:: EXTRACTED MATERIAL
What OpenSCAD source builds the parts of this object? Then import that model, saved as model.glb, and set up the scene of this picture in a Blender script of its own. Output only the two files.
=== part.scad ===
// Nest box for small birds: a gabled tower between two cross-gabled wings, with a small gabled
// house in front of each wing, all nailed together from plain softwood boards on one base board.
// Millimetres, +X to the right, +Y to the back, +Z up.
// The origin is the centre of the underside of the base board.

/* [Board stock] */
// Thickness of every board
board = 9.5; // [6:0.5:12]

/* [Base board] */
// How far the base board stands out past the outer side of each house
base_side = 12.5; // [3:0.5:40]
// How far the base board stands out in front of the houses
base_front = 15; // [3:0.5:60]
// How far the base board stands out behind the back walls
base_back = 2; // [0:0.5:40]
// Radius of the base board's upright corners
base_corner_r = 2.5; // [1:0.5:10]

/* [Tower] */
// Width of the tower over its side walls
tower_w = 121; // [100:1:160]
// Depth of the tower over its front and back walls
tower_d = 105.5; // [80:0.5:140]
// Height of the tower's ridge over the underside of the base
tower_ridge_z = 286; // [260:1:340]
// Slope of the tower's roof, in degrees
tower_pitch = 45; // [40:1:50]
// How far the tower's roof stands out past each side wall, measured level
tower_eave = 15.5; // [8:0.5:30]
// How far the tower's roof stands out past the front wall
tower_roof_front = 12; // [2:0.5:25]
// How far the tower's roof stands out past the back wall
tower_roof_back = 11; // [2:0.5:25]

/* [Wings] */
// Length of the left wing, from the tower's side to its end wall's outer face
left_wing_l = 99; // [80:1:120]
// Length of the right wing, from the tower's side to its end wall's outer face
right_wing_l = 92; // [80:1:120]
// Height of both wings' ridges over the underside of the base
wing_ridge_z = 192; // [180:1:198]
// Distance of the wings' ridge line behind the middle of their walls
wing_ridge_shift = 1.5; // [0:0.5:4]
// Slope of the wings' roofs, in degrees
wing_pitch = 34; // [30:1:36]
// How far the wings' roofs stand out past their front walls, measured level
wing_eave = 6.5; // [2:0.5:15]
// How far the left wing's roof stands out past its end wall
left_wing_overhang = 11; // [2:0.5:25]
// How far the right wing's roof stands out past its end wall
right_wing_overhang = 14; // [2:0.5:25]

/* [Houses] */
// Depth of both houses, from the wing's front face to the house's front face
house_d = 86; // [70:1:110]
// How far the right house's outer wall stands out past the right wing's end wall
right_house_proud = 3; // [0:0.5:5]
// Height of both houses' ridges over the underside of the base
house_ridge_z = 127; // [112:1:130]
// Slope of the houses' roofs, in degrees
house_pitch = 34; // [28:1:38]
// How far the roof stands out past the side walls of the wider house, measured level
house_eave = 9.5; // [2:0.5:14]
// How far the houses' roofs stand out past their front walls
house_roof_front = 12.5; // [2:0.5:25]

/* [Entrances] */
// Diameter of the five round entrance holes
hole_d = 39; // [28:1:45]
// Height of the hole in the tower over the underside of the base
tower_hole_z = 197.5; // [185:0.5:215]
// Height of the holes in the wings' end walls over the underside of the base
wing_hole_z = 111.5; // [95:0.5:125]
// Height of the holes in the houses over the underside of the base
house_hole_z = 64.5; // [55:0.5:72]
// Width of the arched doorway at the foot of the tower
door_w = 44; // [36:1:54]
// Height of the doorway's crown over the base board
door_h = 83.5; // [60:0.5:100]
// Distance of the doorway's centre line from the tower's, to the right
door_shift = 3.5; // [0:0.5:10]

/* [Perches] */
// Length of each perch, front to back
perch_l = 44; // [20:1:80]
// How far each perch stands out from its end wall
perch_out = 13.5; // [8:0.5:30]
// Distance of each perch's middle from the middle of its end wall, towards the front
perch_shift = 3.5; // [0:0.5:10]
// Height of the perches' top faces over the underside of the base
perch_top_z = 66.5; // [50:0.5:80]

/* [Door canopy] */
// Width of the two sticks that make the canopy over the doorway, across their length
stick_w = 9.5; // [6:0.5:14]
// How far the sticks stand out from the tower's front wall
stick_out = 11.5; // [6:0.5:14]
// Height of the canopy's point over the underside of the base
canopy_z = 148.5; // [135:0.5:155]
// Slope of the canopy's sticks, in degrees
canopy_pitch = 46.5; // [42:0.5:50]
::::
:: EXTRACTED MATERIAL
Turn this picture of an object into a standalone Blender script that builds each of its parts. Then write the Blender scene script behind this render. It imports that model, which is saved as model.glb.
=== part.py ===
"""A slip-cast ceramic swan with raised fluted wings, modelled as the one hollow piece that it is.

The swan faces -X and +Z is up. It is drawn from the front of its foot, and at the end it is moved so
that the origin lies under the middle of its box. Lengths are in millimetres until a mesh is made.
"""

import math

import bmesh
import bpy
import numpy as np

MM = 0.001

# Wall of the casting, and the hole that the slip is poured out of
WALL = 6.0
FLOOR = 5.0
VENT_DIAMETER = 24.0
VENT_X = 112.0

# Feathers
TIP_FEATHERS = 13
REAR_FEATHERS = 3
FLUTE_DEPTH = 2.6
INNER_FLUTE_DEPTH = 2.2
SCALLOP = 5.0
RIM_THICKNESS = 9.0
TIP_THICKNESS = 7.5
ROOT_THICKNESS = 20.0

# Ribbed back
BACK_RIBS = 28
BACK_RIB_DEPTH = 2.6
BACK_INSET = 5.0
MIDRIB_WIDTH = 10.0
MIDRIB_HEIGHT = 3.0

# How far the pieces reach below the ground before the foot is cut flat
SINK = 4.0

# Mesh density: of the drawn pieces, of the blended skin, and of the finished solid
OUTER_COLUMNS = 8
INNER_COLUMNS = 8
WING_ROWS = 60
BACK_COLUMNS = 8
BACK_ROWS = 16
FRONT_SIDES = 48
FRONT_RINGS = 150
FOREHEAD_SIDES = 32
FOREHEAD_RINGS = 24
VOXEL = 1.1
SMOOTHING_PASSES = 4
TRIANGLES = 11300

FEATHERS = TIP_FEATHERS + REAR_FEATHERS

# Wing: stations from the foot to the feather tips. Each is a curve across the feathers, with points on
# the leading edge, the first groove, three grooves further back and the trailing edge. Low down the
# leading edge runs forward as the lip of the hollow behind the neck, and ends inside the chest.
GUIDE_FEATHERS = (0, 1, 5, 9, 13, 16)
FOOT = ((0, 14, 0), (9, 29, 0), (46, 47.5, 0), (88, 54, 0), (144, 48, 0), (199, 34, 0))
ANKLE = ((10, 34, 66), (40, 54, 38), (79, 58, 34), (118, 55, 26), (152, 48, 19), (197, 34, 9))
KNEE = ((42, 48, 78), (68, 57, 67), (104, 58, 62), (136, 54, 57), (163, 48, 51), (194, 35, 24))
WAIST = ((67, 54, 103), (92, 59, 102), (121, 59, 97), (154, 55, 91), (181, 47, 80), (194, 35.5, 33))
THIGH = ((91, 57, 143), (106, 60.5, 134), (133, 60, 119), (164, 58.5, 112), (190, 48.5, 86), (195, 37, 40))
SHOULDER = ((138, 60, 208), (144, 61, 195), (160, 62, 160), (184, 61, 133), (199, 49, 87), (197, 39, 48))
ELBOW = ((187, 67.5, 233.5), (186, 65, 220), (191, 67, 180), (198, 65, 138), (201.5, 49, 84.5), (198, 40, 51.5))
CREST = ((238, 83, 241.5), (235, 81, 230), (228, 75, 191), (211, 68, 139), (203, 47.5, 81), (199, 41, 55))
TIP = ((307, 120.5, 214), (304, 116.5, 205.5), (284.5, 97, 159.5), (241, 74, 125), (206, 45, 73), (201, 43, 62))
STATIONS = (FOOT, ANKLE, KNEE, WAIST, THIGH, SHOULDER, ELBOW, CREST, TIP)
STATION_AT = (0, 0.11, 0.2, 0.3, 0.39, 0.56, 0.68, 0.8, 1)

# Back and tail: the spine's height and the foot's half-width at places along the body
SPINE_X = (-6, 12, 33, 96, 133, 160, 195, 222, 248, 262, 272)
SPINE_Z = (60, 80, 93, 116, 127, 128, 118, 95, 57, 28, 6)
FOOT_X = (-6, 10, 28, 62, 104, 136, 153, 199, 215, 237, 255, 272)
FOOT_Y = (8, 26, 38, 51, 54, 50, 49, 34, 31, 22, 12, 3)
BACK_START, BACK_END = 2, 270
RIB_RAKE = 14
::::
STATED EXERCISE => Your task is to repeat the lines from the one containing "What OpenSCAD source" to the one containing "board = 9.5; // [6:0.5:12]", both lines included. Leave out every other line.

COMPLETED TASK =>
What OpenSCAD source builds the parts of this object? Then import that model, saved as model.glb, and set up the scene of this picture in a Blender script of its own. Output only the two files.
=== part.scad ===
// Nest box for small birds: a gabled tower between two cross-gabled wings, with a small gabled
// house in front of each wing, all nailed together from plain softwood boards on one base board.
// Millimetres, +X to the right, +Y to the back, +Z up.
// The origin is the centre of the underside of the base board.

/* [Board stock] */
// Thickness of every board
board = 9.5; // [6:0.5:12]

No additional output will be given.